More on Town of Pinehurst Texas
PINEHURST, TEXAS. Pinehurst
is at the intersection of Farm roads 149 and 1774 and State Highway 249, 4½
miles north of the Harris county line and seventeen miles southwest of Conroe in
the southwestern corner of Montgomery County. The earliest reference to the town
is in 1860, when a post office was established under the name Prairie Home. In
1871 the name was changed to Hunter's Retreat. By 1885 the town shipped lumber
and cotton and had six sawmills, two general stores, four churches, schools, and
a population of 200. Mail was delivered semi-weekly. By 1890 the population had
declined to seventy, and the town had a cotton gin and corn mill, two general
stores, and four sawmills. The International-Great Northern Railroad came
through town about 1902, when it built from Bryan to Spring. In 1904 the town
was renamed to Pinehurst. By 1914 Pinehurst had a telephone connection, a
sawmill, a general store, and an estimated population of twenty-five. By 1933 it
had fifty people and two businesses. In 1946 Pinehurst had the railroad station,
a post office, a church, two businesses, and thirty scattered dwellings.
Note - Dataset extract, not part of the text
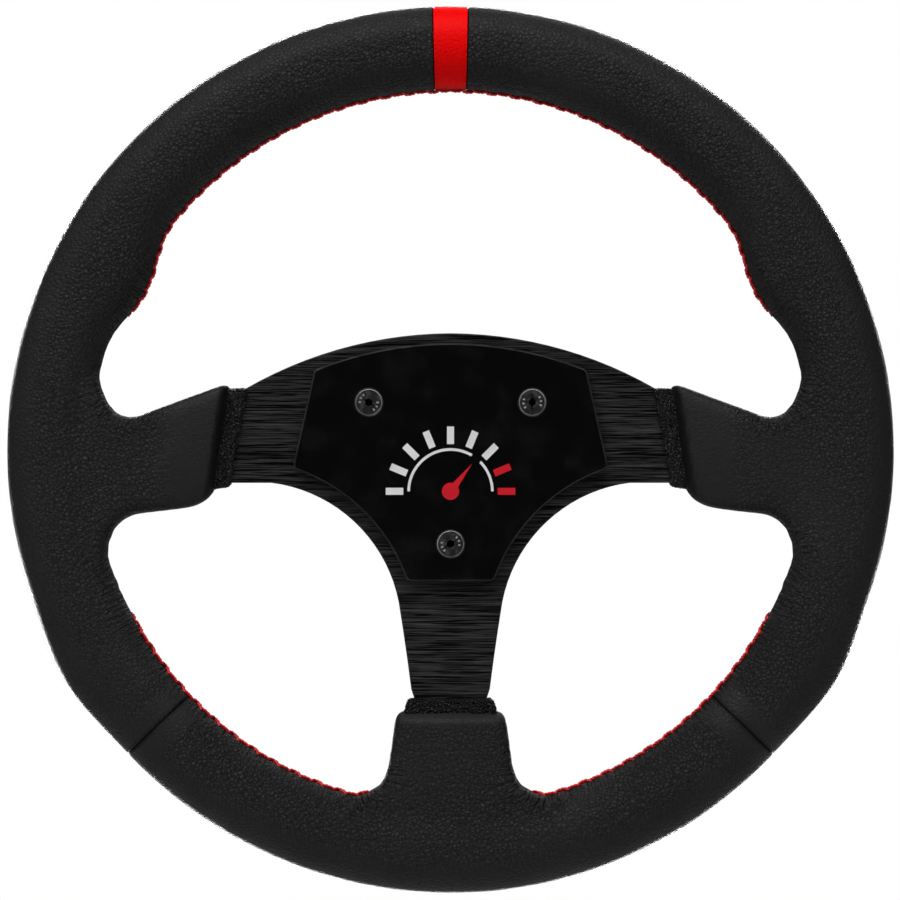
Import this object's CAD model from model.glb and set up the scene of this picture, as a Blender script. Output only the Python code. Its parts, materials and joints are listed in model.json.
import bmesh
import bpy
import json
import math
from mathutils import Matrix, Vector, noise
from mathutils.bvhtree import BVHTree
from mathutils.kdtree import KDTree

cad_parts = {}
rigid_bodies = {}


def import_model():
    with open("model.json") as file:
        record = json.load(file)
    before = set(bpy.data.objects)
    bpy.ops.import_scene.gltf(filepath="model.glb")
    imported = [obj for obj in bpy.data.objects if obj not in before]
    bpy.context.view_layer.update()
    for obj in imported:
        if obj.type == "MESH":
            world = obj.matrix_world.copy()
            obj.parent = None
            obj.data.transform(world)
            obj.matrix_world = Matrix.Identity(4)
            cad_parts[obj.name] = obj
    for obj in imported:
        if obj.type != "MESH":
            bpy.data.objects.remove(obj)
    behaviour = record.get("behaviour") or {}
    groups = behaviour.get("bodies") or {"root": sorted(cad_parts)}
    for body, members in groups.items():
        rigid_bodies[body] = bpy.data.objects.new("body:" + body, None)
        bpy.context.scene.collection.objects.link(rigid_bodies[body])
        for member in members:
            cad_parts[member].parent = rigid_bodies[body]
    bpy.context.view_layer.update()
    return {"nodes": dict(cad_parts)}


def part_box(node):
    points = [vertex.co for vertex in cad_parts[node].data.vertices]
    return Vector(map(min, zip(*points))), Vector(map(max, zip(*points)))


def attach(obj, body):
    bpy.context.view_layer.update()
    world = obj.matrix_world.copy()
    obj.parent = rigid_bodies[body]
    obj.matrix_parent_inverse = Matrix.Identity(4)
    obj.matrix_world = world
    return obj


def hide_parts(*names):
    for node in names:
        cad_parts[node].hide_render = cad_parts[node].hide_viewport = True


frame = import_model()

mm = 0.001


def box(node):
    low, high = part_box(node)
    return Vector(low), Vector(high)


def radiusOf(point):
    return math.hypot(point.x, point.z)


def smoothStep(low, high, value):
    t = min(1.0, max(0.0, (value - low) / (high - low)))
    return t * t * (3 - 2 * t)


def nodeName(name):
    # the CAD node's name, such as cuff_left for cuffLeft
    return "".join("_" + c.lower() if c.isupper() else c for c in name)


def linked(name, data):
    thing = bpy.data.objects.new(name, data)
    bpy.context.scene.collection.objects.link(thing)
    return thing


def addPiece(name, mesh, material, nodes=(), smooth=True):
    # a finished piece: at the origin, riding on the one body
    mesh.name = name
    piece = linked(name, mesh)
    mesh.materials.clear()
    mesh.materials.append(material)
    if smooth:
        mesh.shade_smooth()
    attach(piece, "root")
    if nodes:
        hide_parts(*nodes)
    return piece


def meshFrom(bm, name, keepNormals=False):
    if not keepNormals:
        bmesh.ops.recalc_face_normals(bm, faces=bm.faces)
    mesh = bpy.data.meshes.new(name)
    bm.to_mesh(mesh)
    bm.free()
    return mesh


def remeshed(mesh, cell):
    # one closed skin around a mesh
    holder = linked("holder", mesh)
    modifier = holder.modifiers.new("skin", "REMESH")
    modifier.mode = "VOXEL"
    modifier.voxel_size = cell
    modifier.adaptivity = 0.0
    result = bpy.data.meshes.new_from_object(holder.evaluated_get(bpy.context.evaluated_depsgraph_get()))
    bpy.data.objects.remove(holder)
    bm = bmesh.new()
    bm.from_mesh(result)
    return bm


def smoothed(bm, verts, passes):
    for _ in range(passes):
        bmesh.ops.smooth_vert(bm, verts=verts, factor=0.5, use_axis_x=True, use_axis_y=True, use_axis_z=True)


def bevelled(bm, geom, offset, segments, affect="EDGES"):
    bmesh.ops.bevel(bm, geom=geom, offset=offset, offset_type="OFFSET", segments=segments, profile=0.5,
                    affect=affect, material=-1)


def cutAway(bm, point, normal):
    # drops what lies on the normal's side of a plane
    bmesh.ops.bisect_plane(bm, geom=list(bm.verts) + list(bm.edges) + list(bm.faces), plane_co=point,
                           plane_no=normal, clear_outer=True, dist=1e-7)


def newVerts(grown):
    return [g for g in grown["geom"] if isinstance(g, bmesh.types.BMVert)]


def setInputs(node, values):
    for label, value in values.items():
        node.inputs[label].default_value = value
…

By 1950
the population had grown to eighty, and the number of businesses had climbed to
four. By 1971 the population was 290, but the number of businesses had declined
to two. During this time the Pinehurst oil and gas field operated two miles
north of town, and a gravel pit was a mile northwest of town. In 1980 Pinehurst
had 290 people and ten businesses. The population grew to 3,284 by 1990 and
3,301 in 1993, when the town had sixty-two businesses. The general highway map
that year shows considerable development just south of the town in the Oak Hills
Acres and Cripple Creek Farms West subdivisions of Houston.